Dans le dernier rapport qu’il adresse, selon l’usage, aux créanciers anglo-néerlandais qu’il représente plus spécialement, le délégué britannique, sir Adam Block, explique l’importance des services de la Dette et affirme la modicité de ses frais comparés à l’étendue et à la multiplicité des tâches qui lui incombent : il cite en exemple le monopole du sel qui, à lui seul, exige 200 dépôts. Il accorde un juste tribut d’éloges à l’œuvre des Jeunes-Turcs : les sommes considérables autrefois détournées vers le Palais sont mises maintenant à la disposition de l’État, et les revenus des immenses propriétés de la liste civile ont fait retour au ministère des Finances. D’autre part, la charge des impôts, qui ne représente guère qu’une livre turque par tête, est légère.

Nous allons passer à l’étude des recettes perçues directement par le gouvernement et donner quelques indications sur l’organisation monétaire, qui est des plus défectueuses et réclame une prompte et énergique réforme.

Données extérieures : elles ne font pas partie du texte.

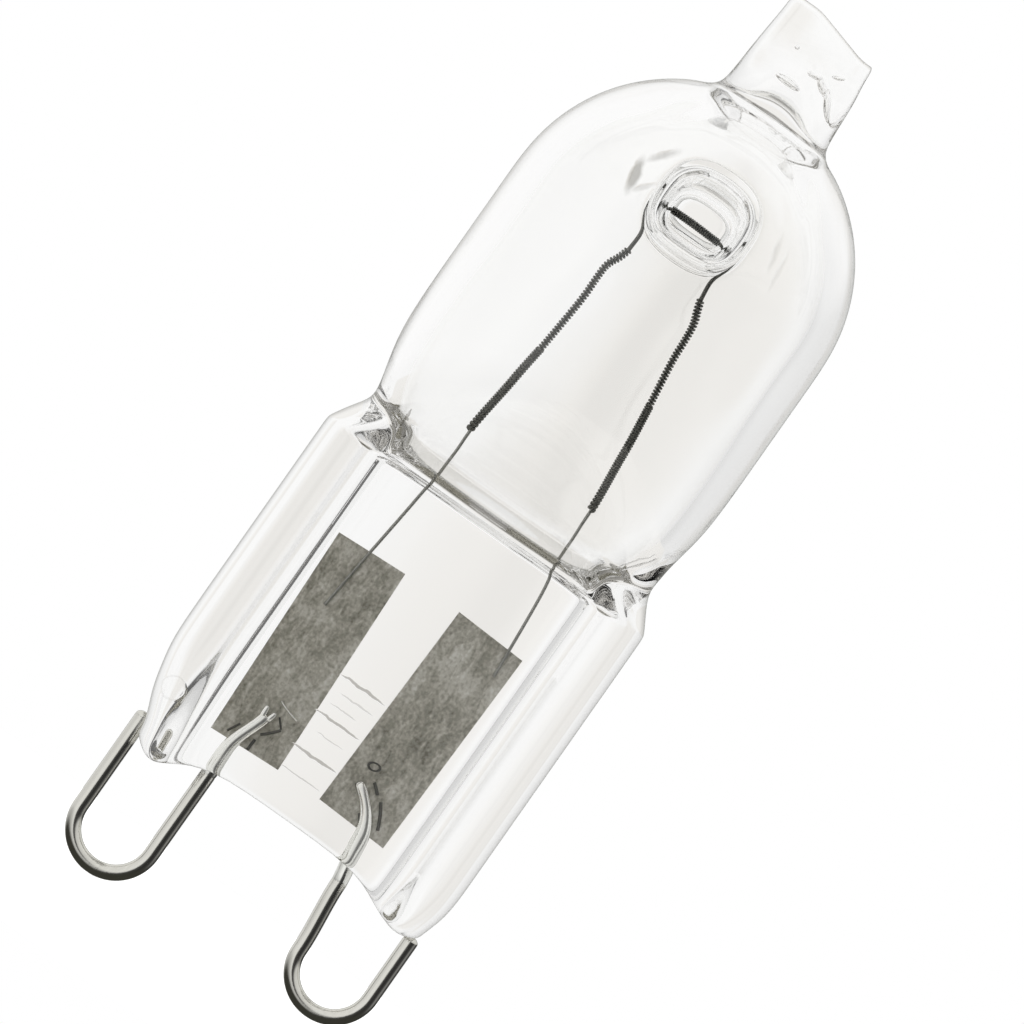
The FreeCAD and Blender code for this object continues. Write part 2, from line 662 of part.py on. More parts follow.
def make_seal_bar():
    """The I-shaped bar that the jaws leave, before its ends are shaped."""
    body = new_body("seal_bar")
    start = -(size("flange_drop") + margin)
    section = new_sketch(body, "seal_section", "XY_Plane", start)
    flange, web = size("flange_depth") / 2, size("web_depth") / 2
    draw_outline(section, [
        (-seal_half, -flange), (-web_half, -flange), (-web_half, -web), (web_half, -web),
        (web_half, -flange), (seal_half, -flange), (seal_half, flange), (web_half, flange),
        (web_half, web), (-web_half, web), (-web_half, flange), (-seal_half, flange)])
    bar = pad(body, "seal_bar_blank", section, flange_peak - start)
    outer = fillet_edges(body, bar, "flange_edges", size("flange_edge_rounding"),
                         lambda edge: is_upright(edge) and near(abs(edge.CenterOfMass.x), seal_half))
    lips = fillet_edges(body, outer, "flange_lips", size("flange_lip_rounding"),
                        lambda edge: is_upright(edge) and near(abs(edge.CenterOfMass.x), web_half)
                        and near(abs(edge.CenterOfMass.y), flange))
    fillet_edges(body, lips, "web_roots", size("web_root_rounding"),
                 lambda edge: is_upright(edge) and near(abs(edge.CenterOfMass.x), web_half)
                 and near(abs(edge.CenterOfMass.y), web))
    add_ridges(body, web)
    add_press_marks(body, flange)
    return body


def add_ridges(body, web):
    """Ridges that the jaw leaves across the web's back."""
    root = size("mark_root")
    outline = new_sketch(body, "ridge_outline", "XZ_Plane", -(web - root))
    low = size("mark_first_height") - size("mark_width") / 2
    high = low + size("mark_width")
    half = size("mark_half_length")
    draw_outline(outline, [(-half, low), (half, low), (half, high), (-half, high)])
    ridge = pad(body, "ridge", outline, size("mark_relief") + root)
    ridge.Reversed = True
    doc.recompute()
    ridges = body.newObject("PartDesign::LinearPattern", "ridges")
    ridges.Originals = [ridge]
    ridges.Direction = (outline, ["V_Axis"])
    ridges.setExpression("Length", (size("mark_pitch") * (size("mark_count") - 1)).formula)
    ridges.setExpression("Occurrences", size("mark_count").formula)
    body.Tip = ridges


def add_press_marks(body, flange):
    """Shallow marks of the press on the front of the flanges, one round and one long."""
    middle = seal_half - size("flange_width") / 2
    round_mark = new_sketch(body, "round_mark", "XZ_Plane", flange)
    draw_circle(round_mark, -middle, size("round_mark_height"), size("round_mark_radius"))
    long_mark = new_sketch(body, "long_mark", "XZ_Plane", flange)
    half_length, half_width = size("long_mark_length") / 2, size("long_mark_width") / 2
    low, high = size("long_mark_height") - half_length, size("long_mark_height") + half_length
    across = middle - half_width
    draw_outline(long_mark, [(across - half_width, low), (across + half_width, low),
                             (across + half_width, high), (across - half_width, high)])
    for sketch in (round_mark, long_mark):
        before = body.Shape.Volume
        pocket = body.newObject("PartDesign::Pocket", sketch.Name + "_pocket")
        pocket.Profile = sketch
        pocket.setExpression("Length", size("press_mark_depth").formula)
        doc.recompute()
        if body.Shape.Volume >= before:
            raise RuntimeError(sketch.Name + " cuts nothing")


def make_seal_outline():
    """The seal's front view: sloping shoulders above, trimmed feet below."""
    body = new_body("seal_outline")
    outline = new_sketch(body, "seal_front", "XZ_Plane")
    slope = size("shoulder_rise") / (seal_half - size("waist_radius"))
    shoulder = flange_top - slope * margin
    edge = seal_half + margin
    low_half, drop = size("flange_low_half"), size("flange_drop")
    pin_outer = size("pin_pitch") / 2 + size("loop_radius")
    notch = pin_outer - size("pin_offset") - size("pin_wire_radius") - size("pin_clearance")
    notch_top = size("left_free_height") + size("pin_clearance")
    right_foot = size("right_free_height") + size("pin_clearance")
    draw_outline(outline, [
        (-edge, shoulder), (-edge, size("trim_start_height")),
        (-seal_half, size("trim_start_height")),
        (-seal_half + size("trim_inset"), notch_top), (-notch, notch_top), (-notch, -drop / 2),
        (-low_half, -drop), (-size("web_edge_half"), as_length(0.0)),
        (size("web_edge_half"), as_length(0.0)), (low_half, -drop),
        (seal_half - size("corner_inset"), right_foot), (seal_half, size("corner_height")),
        (edge, size("corner_height")), (edge, shoulder),
        (size("waist_radius"), flange_peak), (-size("waist_radius"), flange_peak)])
    pad(body, "seal_outline_block", outline, size("flange_depth") + margin * 2, symmetric=True)
    return body


def make_tip():
    """The exhaust tube, pressed flat where it was sealed off."""
    body = new_body("tip")
    outline = new_sketch(body, "tip_outline", "XZ_Plane")
    root, top = size("tip_root_width") / 2, size("tip_top_width") / 2
    high, low = dome_top + size("tip_left_rise"), dome_top + size("tip_right_rise")
    foot = dome_top - size("tip_root_depth")
    draw_outline(outline, [
        (-root, foot), (root, foot), (top, low),
        (top / 4, (high + low) / 2), (-top / 3, high), (-top, high)])
    block = pad(body, "tip_block", outline, size("tip_depth"), symmetric=True)
    fillet_edges(body, block, "tip_edges", size("tip_edge_rounding"),
                 lambda edge: abs(edge.CenterOfMass.y) > 0.01
                 and edge.CenterOfMass.z > foot.value + 0.01)
    return body


def add_pinch_run(body, name, side, span, halves, flare=None):
    """A rounded box that runs from one depth to another, spreading by the flare on the way."""
    start, end = span
    half_width, half_height = halves
    sketch = new_sketch(body, body.Name + name, "XZ_Plane", -start * side)
    draw_rounded_box(sketch, column_axis, half_width, half_height, half_height * size("corner_share"))
    run = pad(body, body.Name + name + "_run", sketch, end - start)
    run.Reversed = side > 0
    if flare:
        run.setExpression("TaperAngle", slope_angle(flare, end - start).formula)


def make_column():
    """The fused glass that crosses the cavity and widens where it meets the tube."""
    body = new_body("column")
    halves = (size("column_half_width"), size("column_half_height"))
    neck, mouth = size("neck_depth"), size("mouth_depth")
    add_pinch_run(body, "_middle", 1, (-neck, neck), halves)
    add_pinch_run(body, "_front_flare", -1, (neck, mouth), halves, size("column_flare"))
    add_pinch_run(body, "_back_flare", 1, (neck, mouth), halves, size("column_flare"))
    return body


def make_dent(label, side):
    """The hollow that the pinching jaw leaves on the outside."""
    body = new_body(label)
    halves = (size("dent_half_width"), size("dent_half_height"))
    floor, neck, mouth = size("fused_half_depth"), size("neck_depth"), size("mouth_depth")
    add_pinch_run(body, "_floor", side, (floor, neck), halves)
    add_pinch_run(body, "_flare", side, (neck, mouth), halves, size("dent_flare"))
    return body


tube = make_tube()
wide_form = make_press_form(
    "flange_press", size("flange_depth"), web_top, form_reach,
    web_top + size("flange_press_rise"), size("press_bulge_radius"), tube_foot - margin, form_width)
narrow_form = make_press_form(
    "panel_press", size("web_depth"), web_top, form_reach,
    web_top + size("panel_press_rise"), size("press_bulge_radius"), tube_foot - margin, form_width)
panel = make_panel()
pressed_away = combine("Cut", "pressed_away", panel, narrow_form)
tube_with_flange_slope = combine("Common", "tube_with_flange_slope", tube, wide_form)
pressed_tube = combine("Cut", "pressed_tube", tube_with_flange_slope, pressed_away)

seal = combine("Common", "seal", make_seal_bar(), make_seal_outline())
solid_glass = fuse("solid_glass", [pressed_tube, seal, make_tip()])

hollow_form = make_press_form(
    "hollow_press", size("cavity_slit_depth"), cavity_floor + size("cavity_slit_rise"),
    inner_radius + size("press_reach"), web_top + size("panel_press_rise") + size("cavity_slope_shift"),
    size("press_bulge_radius") - size("glass_wall"), tube_foot, form_width)
hollow_outside = combine("Common", "hollow_outside", make_hollow(), hollow_form)
hollow = combine("Cut", "hollow", hollow_outside, make_column())
dent_front = make_dent("dent_front", -1)
dent_back = make_dent("dent_back", 1)

embedded = fuse("embedded", [pin_left, pin_right, foil_left, foil_right, lead_left, lead_right, filament])
taken_out = fuse("taken_out", [hollow, dent_front, dent_back])
blown_glass = combine("Cut", "blown_glass", solid_glass, taken_out)
envelope = combine("Cut", "envelope", blown_glass, embedded)
doc.recompute()

# Hand out the finished pieces

nodes = [envelope, filament, sleeve_left, sleeve_right, lead_left, lead_right,
         foil_left, foil_right, pin_left, pin_right]

for item in doc.Objects:
    if any(state in item.State for state in ("Invalid", "Error")):
        raise RuntimeError("%s failed: %s" % (item.Label, item.State))
os.makedirs("parts", exist_ok=True)
for node in nodes:
    shape = node.Shape
    if shape.isNull() or not shape.isValid() or not shape.Solids:
        raise RuntimeError("%s has no valid solid" % node.Label)
    shape.exportStep("parts/%s.step" % node.Label)
    print("%-14s solids %d  faces %3d  volume %9.4f  z %7.3f to %7.3f" % (
        node.Label, len(shape.Solids), len(shape.Faces), shape.Volume,
        shape.BoundBox.ZMin, shape.BoundBox.ZMax))
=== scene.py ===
import math

import bmesh
import bpy
from mathutils import Matrix, Vector


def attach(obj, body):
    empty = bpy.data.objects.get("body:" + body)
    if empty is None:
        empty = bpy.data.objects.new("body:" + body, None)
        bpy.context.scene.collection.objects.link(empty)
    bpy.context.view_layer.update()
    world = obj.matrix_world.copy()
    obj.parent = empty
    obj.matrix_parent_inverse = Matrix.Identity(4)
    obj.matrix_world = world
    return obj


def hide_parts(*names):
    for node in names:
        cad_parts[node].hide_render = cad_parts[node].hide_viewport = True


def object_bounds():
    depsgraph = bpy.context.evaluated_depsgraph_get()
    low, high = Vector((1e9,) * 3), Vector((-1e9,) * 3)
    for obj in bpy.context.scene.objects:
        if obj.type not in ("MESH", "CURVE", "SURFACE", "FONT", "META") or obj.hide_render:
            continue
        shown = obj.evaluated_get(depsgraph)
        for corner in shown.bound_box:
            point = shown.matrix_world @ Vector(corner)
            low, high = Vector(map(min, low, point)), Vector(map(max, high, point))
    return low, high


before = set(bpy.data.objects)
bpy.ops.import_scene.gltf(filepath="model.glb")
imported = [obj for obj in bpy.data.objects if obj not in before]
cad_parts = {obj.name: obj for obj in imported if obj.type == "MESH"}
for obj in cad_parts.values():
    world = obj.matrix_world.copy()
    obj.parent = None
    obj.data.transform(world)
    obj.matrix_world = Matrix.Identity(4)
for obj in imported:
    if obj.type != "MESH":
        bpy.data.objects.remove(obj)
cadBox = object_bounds()

# A clear capsule bulb with two wire loops. Its own frame: +Z up to the tip, the front looks along -Y.
mm = 0.001


def chooseOnly(piece):
    bpy.ops.object.select_all(action="DESELECT")
    piece.select_set(True)
    bpy.context.view_layer.objects.active = piece


def openEdit(piece):
    chooseOnly(piece)
    bpy.ops.object.mode_set(mode="EDIT")
    bpy.ops.mesh.select_mode(type="VERT")
    bpy.ops.mesh.select_all(action="DESELECT")


def closeEdit():
    bpy.ops.object.mode_set(mode="OBJECT")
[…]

IV. — LA MONNAIE ET LE BUDGET

L’unité monétaire turque est la livre d’or, qui vaut 22 fr. 80 de notre monnaie : elle se divise théoriquement en cent piastres et chaque piastre en quarante paras. Mais cette équivalence de la livre est loin d’être stable, et le nombre de piastres que l’on donne ou reçoit par unité est extraordinairement variable sur les divers points du territoire et selon les époques. Aussi le système actuel aurait-il besoin d’une refonte, indispensable tout d’abord à cause du mauvais état d’un grand nombre de pièces divisionnaires. En outre, par suite de la difficulté des communications entre les diverses parties de l’Empire, certaines espèces de monnaies s’accumulent sur des points déterminés, alors qu’elles font au contraire défaut dans d’autres régions : il en résulte un change intérieur, dont les écarts atteignent des proportions invraisemblables. Au tarif normal, la livre turque s’échange en ce moment contre 108 piastres d’argent ; mais selon que ces piastres, qui forment l’instrument courant des échanges quotidiens, abondent ou sont rares, la quantité qui s’en obtient pour une livre varie du simple au double. Et ce n’est pas seulement dans les parties éloignées de l’Empire, là où les relations avec la capitale sont pénibles et coûteuses, que les écarts excessifs de cours se produisent. À Salonique par exemple, ce n’est pas 108, mais 160 piastres qu’il faut parfois apporter pour obtenir une pièce d’or qui, sur les confins de l’Arabie, s’échange contre moins de 100 piastres. L’un des motifs de cet état de choses est aussi la faible circulation du billet de banque. Celui de la Banque ottomane, investie du monopole d’émission, n’est remboursable en numéraire qu’à Constantinople et ne trouve par conséquent guère de preneurs en province. S’il pouvait être présenté à d’autres guichets, tout au moins dans une dizaine de grandes villes, il est probable qu’une partie des fluctuations que nous venons de signaler disparaîtrait, au détriment des changeurs, mais au grand bénéfice de la population et des affaires en général.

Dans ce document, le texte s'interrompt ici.